We got Motherfuckin’ Scorpions on the PLANE!
Sullivan awoke from a nap to find something wrong with his right leg.
"My right leg felt like it was asleep, but that was isolated to one spot, and it felt like it was being jabbed with a sharp piece of plastic or something."
Then while waiting for his luggage he got stung again. Sullivan rolled up his cuff to investigate, and the scorpion fell out. Strange right? Probably won’t ever happen again right? Wrong: an American Airlines flight was delayed for an hour in Toronto on Sunday after a passenger was stung by a scorpion that had made its way on board. "The airlines tell you can't bring water or shampoo on a plane," Helena Sullivan, David’s wife, said.

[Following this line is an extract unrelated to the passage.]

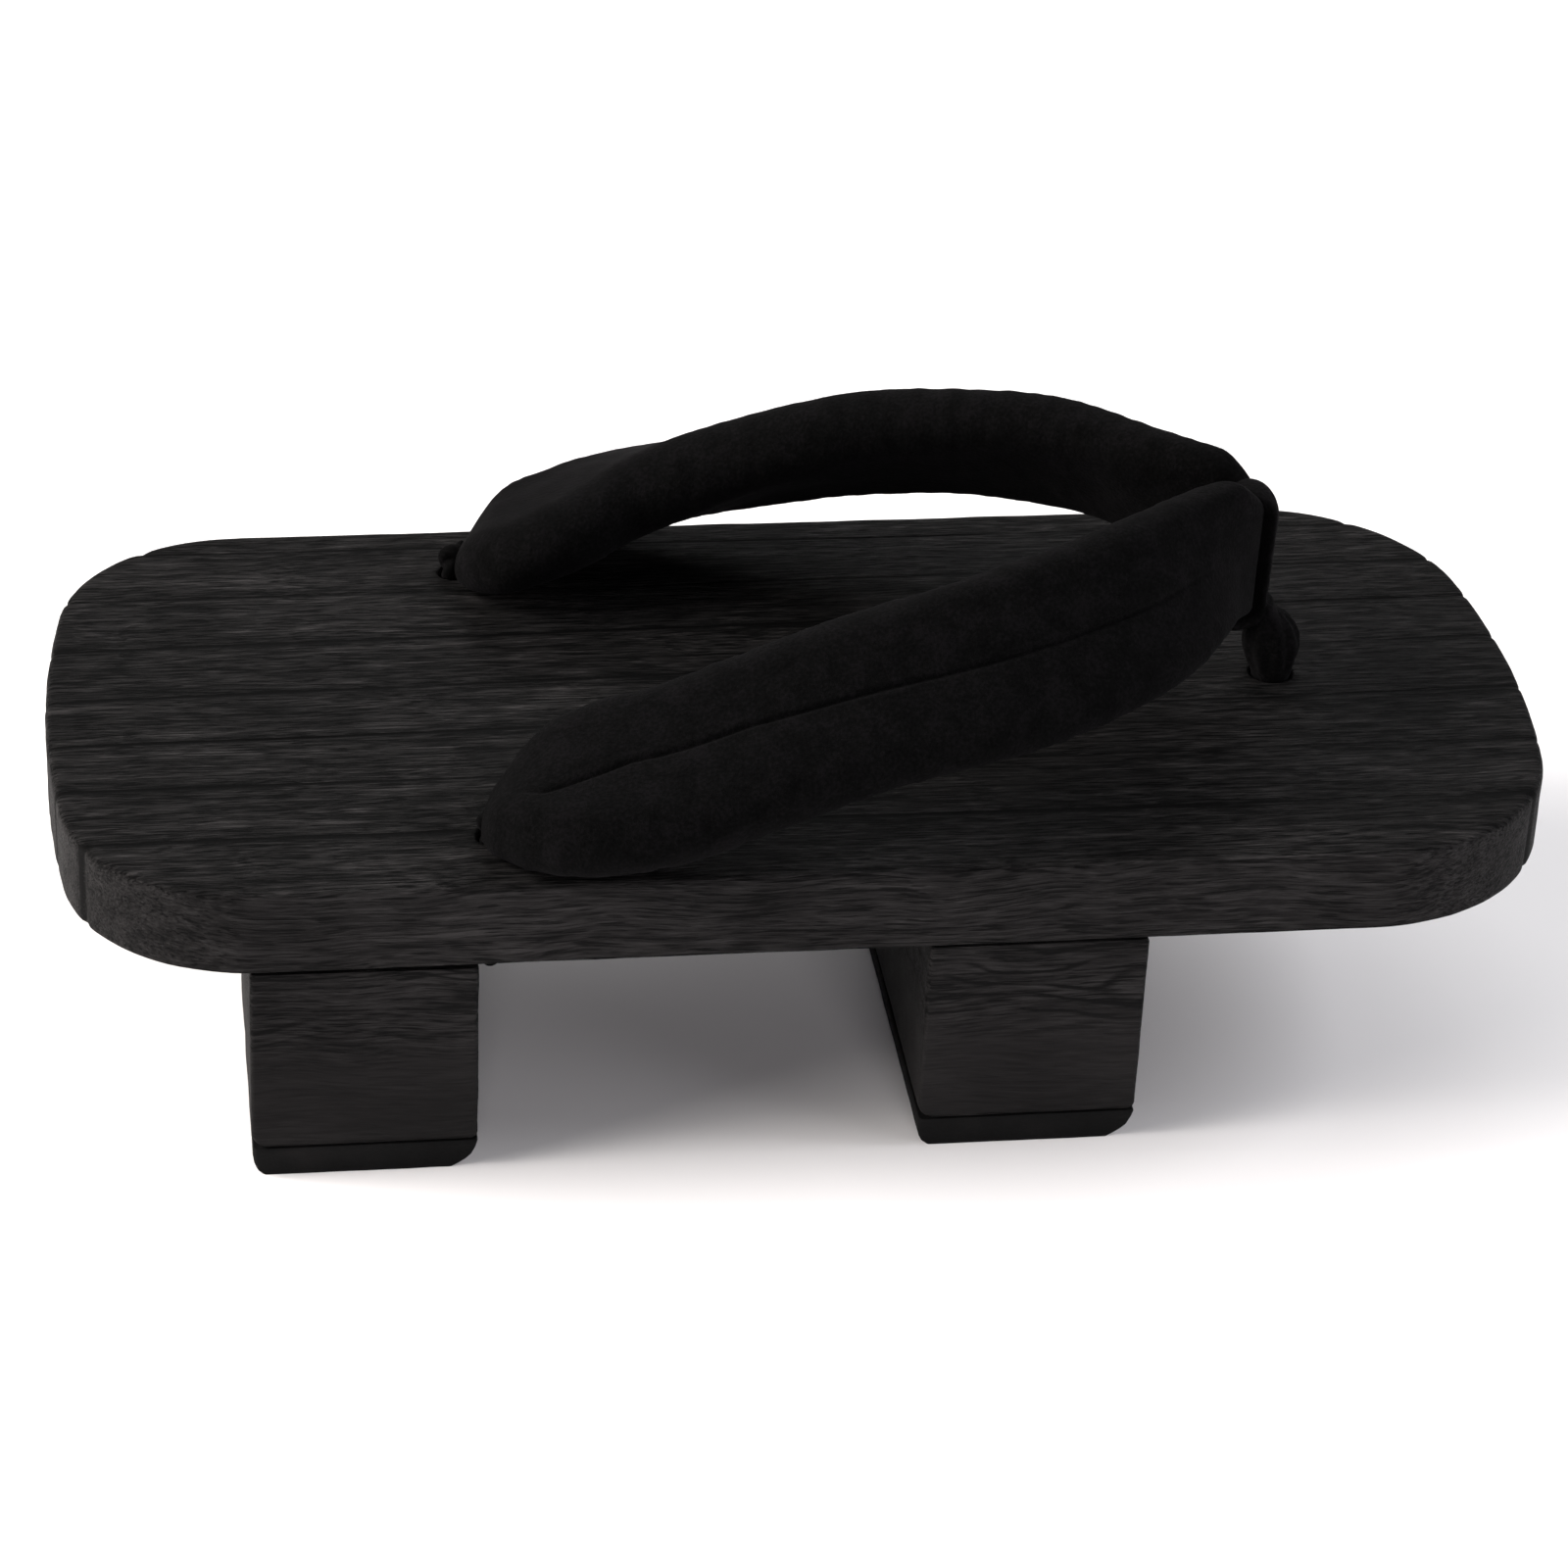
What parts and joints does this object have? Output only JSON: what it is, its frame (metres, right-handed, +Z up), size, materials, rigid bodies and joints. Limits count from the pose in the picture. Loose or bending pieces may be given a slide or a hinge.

But the scorpion did make it aboard.
Gratuitous joke in 3…2…1…
That’s just peachy, they probably didn’t even ask the scorpion for identification! Hell, he made it Toronto and I’ll bet he didn’t even have a passport. They won’t let Troy Smith’s Heisman on board but they’ll let poisonous animals on. What is this world coming to?
Comedy that writes itself: Sullivan said he hadn't seen the recent movie Snakes on a Plane but “maybe I have to see it now."
2 comments:
Great. Just what I need to hear as I get ready to fly tomorrow.
As long as you aren't traveling on American you should be ok Mike. I heard Scorpions prefer the in-flight meal over other airlines.